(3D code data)
-*-*-

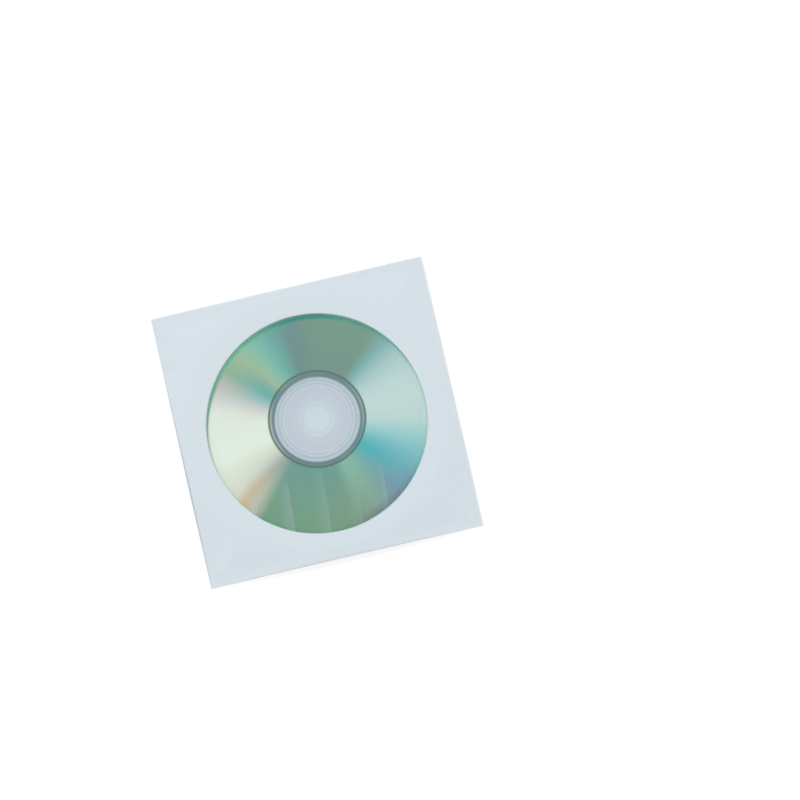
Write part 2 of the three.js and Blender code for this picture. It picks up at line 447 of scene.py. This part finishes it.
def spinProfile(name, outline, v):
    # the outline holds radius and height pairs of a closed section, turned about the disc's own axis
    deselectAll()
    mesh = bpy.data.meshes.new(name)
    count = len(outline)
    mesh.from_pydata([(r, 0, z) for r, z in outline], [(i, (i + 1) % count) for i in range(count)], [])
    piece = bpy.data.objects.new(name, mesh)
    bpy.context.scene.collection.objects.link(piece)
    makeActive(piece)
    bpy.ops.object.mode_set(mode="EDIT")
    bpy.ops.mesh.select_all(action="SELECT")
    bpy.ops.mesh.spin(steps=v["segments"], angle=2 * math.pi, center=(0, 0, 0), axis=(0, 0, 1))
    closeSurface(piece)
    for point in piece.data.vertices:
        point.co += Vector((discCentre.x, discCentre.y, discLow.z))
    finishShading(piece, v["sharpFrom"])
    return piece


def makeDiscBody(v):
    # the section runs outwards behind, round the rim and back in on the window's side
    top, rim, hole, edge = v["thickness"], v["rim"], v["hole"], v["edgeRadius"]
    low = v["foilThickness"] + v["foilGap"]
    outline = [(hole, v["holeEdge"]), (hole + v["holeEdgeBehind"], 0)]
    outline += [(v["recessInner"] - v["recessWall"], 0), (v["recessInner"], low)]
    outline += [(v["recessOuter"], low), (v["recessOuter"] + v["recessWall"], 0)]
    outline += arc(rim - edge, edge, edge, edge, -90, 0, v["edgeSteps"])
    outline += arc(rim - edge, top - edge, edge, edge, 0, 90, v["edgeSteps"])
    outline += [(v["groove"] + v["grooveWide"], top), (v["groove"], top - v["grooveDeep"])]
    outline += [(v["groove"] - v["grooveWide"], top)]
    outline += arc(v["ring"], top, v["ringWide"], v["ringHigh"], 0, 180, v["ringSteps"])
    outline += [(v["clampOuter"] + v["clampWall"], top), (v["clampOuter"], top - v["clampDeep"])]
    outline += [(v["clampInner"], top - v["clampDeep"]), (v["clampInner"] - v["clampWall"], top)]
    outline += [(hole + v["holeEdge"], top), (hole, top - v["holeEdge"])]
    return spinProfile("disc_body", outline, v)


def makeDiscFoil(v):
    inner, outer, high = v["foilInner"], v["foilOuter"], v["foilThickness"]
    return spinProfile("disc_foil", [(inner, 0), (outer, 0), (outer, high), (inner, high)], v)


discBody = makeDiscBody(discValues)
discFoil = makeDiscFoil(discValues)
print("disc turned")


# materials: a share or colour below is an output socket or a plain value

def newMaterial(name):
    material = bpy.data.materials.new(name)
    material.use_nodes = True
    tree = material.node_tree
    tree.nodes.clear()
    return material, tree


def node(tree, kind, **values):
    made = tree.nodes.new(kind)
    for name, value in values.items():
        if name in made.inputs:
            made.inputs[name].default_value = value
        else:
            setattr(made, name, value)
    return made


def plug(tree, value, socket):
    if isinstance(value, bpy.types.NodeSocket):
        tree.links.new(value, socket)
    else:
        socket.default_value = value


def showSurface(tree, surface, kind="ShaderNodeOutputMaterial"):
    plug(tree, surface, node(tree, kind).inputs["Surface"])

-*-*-

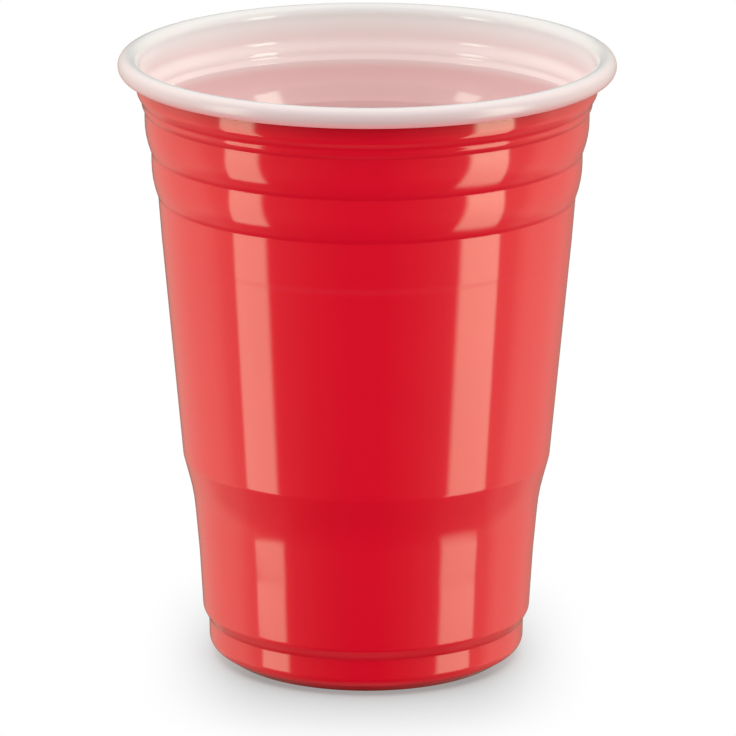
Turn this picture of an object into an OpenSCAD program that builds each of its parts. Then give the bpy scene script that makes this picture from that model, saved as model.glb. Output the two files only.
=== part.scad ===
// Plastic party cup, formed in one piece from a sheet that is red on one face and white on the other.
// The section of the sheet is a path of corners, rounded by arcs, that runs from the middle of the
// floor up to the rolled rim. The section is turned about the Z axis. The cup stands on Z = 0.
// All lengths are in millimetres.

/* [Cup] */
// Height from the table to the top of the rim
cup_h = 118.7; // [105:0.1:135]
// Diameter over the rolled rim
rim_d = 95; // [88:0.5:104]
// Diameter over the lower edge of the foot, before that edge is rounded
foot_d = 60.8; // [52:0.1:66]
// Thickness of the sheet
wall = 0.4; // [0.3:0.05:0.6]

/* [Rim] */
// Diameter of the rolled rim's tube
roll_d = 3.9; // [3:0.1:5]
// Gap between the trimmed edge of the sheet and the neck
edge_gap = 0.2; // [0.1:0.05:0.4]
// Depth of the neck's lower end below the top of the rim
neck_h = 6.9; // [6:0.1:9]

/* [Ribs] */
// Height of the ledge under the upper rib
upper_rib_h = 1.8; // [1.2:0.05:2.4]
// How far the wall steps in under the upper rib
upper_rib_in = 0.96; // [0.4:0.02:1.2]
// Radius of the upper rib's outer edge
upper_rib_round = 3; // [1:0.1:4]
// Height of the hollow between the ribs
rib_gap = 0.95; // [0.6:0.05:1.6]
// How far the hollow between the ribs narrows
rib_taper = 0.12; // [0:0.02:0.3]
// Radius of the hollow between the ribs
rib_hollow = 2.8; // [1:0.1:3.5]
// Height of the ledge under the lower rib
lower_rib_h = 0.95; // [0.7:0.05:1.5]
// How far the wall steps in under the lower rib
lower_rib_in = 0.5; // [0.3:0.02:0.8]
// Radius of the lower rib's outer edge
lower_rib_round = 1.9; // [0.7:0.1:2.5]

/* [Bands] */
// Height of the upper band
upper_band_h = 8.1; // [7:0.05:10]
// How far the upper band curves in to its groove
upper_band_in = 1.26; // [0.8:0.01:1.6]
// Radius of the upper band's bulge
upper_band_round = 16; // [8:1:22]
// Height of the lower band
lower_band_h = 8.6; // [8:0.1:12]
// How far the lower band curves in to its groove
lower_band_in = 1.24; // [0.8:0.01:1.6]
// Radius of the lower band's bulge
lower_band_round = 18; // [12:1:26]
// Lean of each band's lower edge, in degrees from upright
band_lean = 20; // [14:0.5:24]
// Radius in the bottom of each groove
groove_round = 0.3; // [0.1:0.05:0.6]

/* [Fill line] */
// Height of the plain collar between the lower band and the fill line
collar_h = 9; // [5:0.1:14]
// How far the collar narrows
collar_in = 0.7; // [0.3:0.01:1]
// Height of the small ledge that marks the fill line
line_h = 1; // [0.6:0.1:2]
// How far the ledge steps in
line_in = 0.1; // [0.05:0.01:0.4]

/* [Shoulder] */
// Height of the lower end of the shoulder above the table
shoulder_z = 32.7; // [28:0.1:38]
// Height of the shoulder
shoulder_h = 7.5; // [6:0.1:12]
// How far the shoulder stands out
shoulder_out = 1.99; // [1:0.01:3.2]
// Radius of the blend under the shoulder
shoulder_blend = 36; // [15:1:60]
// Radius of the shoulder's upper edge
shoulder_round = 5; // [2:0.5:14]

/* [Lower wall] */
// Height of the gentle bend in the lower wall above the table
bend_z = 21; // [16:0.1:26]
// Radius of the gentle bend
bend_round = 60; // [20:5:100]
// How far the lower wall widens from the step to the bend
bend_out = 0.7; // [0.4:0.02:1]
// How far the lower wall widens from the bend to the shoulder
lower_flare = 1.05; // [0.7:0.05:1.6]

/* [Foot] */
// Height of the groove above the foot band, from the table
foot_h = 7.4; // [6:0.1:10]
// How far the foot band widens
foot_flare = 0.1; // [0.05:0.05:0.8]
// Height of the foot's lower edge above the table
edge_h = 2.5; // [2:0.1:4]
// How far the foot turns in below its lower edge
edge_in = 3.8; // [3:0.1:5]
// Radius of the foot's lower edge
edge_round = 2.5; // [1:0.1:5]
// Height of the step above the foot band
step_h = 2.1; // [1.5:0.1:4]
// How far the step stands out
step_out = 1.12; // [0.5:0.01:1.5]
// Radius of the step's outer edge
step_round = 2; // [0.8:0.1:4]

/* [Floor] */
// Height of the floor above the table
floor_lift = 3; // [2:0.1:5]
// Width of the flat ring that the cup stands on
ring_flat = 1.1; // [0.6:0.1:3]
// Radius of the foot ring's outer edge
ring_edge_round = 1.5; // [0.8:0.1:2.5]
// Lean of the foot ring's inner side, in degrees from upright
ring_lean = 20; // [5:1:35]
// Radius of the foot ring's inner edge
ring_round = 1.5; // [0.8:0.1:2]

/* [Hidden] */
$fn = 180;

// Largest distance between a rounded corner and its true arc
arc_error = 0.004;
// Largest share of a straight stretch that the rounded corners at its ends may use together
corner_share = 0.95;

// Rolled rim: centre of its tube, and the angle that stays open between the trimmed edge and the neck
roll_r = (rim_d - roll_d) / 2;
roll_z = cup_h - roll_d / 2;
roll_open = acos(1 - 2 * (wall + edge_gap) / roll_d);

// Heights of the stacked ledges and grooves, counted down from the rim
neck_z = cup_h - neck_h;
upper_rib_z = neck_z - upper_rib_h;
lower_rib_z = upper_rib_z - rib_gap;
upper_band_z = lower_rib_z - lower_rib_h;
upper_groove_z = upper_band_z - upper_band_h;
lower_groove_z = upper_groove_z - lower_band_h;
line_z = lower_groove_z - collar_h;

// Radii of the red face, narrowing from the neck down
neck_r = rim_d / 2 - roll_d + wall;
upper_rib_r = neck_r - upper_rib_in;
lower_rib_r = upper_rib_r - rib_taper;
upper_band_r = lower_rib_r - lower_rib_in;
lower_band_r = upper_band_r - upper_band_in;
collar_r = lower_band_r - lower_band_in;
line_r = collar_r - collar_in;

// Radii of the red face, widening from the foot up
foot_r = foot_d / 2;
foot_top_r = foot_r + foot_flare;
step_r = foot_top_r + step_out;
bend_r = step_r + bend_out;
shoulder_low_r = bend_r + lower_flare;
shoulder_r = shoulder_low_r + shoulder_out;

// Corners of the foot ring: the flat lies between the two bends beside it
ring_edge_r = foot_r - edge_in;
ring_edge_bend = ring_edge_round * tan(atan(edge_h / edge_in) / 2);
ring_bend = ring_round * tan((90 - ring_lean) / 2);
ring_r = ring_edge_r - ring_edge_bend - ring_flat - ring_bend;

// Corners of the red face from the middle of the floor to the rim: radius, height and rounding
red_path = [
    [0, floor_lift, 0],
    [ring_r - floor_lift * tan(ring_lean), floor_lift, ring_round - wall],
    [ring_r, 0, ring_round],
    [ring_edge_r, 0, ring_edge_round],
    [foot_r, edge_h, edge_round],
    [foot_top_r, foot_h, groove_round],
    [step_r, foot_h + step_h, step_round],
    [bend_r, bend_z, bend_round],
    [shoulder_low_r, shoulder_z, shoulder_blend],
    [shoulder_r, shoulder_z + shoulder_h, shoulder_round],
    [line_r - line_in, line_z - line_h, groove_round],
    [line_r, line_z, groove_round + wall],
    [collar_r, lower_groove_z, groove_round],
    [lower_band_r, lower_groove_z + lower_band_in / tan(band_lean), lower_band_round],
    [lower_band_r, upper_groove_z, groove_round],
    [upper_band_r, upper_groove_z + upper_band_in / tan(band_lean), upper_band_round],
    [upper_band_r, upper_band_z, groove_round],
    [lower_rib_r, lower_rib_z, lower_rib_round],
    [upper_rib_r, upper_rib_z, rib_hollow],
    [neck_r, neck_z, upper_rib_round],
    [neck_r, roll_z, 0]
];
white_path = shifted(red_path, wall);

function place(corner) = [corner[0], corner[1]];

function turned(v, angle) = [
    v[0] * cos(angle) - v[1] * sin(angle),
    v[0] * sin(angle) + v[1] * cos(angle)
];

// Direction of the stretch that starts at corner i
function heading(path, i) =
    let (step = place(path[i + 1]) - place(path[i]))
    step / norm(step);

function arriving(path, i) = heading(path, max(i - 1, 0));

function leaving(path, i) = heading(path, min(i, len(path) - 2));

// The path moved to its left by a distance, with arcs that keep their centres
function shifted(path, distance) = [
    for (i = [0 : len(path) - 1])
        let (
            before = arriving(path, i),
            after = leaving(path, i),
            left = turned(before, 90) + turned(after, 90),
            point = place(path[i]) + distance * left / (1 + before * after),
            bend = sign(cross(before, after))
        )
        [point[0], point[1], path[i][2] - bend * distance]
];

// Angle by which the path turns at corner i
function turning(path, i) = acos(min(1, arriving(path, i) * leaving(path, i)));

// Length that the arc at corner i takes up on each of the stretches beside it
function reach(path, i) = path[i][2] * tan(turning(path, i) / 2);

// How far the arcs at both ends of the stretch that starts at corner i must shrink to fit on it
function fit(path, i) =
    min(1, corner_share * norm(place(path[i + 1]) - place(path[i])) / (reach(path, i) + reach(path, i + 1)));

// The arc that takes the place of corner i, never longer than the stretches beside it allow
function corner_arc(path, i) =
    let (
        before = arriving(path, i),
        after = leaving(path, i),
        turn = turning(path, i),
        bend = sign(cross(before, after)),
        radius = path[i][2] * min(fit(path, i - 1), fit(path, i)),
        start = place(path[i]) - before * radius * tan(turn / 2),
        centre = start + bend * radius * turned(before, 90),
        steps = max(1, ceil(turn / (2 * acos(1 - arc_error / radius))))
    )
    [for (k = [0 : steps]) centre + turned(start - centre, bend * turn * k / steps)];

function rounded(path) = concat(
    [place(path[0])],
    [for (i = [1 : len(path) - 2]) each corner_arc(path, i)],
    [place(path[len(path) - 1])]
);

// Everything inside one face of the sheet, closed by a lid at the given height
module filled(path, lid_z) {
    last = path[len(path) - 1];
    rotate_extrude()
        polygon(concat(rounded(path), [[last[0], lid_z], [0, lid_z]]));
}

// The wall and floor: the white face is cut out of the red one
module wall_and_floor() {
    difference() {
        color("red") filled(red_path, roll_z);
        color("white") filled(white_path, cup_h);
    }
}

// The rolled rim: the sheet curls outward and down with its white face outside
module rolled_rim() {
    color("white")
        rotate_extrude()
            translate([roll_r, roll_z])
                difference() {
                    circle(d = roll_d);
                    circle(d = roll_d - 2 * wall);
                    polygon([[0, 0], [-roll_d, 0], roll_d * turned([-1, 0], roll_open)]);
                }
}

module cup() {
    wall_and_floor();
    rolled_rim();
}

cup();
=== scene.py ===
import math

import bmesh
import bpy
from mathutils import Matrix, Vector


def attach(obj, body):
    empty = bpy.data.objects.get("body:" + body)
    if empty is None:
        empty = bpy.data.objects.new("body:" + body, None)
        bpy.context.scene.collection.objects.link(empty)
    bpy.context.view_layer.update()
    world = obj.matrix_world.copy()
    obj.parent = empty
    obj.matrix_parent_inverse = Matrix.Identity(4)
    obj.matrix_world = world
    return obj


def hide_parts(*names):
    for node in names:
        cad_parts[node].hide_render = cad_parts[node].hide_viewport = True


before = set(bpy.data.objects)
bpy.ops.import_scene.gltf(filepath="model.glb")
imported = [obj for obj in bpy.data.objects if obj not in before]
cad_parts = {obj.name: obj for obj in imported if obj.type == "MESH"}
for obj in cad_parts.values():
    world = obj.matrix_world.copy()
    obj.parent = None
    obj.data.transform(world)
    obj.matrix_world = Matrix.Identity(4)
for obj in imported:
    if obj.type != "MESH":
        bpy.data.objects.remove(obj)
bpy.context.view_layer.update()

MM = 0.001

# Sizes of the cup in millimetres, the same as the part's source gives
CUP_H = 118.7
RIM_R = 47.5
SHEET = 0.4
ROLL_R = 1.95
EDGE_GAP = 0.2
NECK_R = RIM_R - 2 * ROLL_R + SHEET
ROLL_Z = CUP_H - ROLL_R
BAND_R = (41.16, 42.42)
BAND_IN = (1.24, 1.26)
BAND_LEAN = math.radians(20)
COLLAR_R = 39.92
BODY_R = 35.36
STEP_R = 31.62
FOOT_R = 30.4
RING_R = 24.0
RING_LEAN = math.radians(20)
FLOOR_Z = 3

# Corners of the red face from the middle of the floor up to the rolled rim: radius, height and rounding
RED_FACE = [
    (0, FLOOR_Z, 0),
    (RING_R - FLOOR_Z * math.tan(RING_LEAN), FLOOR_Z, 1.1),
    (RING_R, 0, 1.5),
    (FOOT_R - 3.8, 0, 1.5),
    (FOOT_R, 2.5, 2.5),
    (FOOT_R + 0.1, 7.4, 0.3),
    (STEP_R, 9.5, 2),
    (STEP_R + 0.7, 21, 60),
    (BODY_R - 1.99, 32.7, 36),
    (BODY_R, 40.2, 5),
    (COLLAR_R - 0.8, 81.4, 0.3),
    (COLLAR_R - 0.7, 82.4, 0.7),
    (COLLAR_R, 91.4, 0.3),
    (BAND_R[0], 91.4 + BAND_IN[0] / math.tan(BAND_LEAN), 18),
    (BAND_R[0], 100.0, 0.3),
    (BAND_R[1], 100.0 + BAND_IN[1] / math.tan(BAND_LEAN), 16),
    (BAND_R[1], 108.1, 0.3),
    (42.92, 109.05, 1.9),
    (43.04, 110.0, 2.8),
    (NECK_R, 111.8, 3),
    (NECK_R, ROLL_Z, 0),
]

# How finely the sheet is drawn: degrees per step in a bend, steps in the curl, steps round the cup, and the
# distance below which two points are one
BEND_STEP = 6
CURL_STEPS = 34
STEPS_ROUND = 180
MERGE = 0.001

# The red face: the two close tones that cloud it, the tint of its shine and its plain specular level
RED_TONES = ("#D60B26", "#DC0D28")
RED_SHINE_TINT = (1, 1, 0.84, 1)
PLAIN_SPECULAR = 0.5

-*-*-

■ Your task:
Go through the material above and output exactly the lines from the one containing "white face outside" through the one containing "cad_parts[node].hide_render = cad_parts[node].hide_viewport".

■ Solution:
// The rolled rim: the sheet curls outward and down with its white face outside
module rolled_rim() {
    color("white")
        rotate_extrude()
            translate([roll_r, roll_z])
                difference() {
                    circle(d = roll_d);
                    circle(d = roll_d - 2 * wall);
                    polygon([[0, 0], [-roll_d, 0], roll_d * turned([-1, 0], roll_open)]);
                }
}

module cup() {
    wall_and_floor();
    rolled_rim();
}

cup();
=== scene.py ===
import math

import bmesh
import bpy
from mathutils import Matrix, Vector


def attach(obj, body):
    empty = bpy.data.objects.get("body:" + body)
    if empty is None:
        empty = bpy.data.objects.new("body:" + body, None)
        bpy.context.scene.collection.objects.link(empty)
    bpy.context.view_layer.update()
    world = obj.matrix_world.copy()
    obj.parent = empty
    obj.matrix_parent_inverse = Matrix.Identity(4)
    obj.matrix_world = world
    return obj


def hide_parts(*names):
    for node in names:
        cad_parts[node].hide_render = cad_parts[node].hide_viewport = True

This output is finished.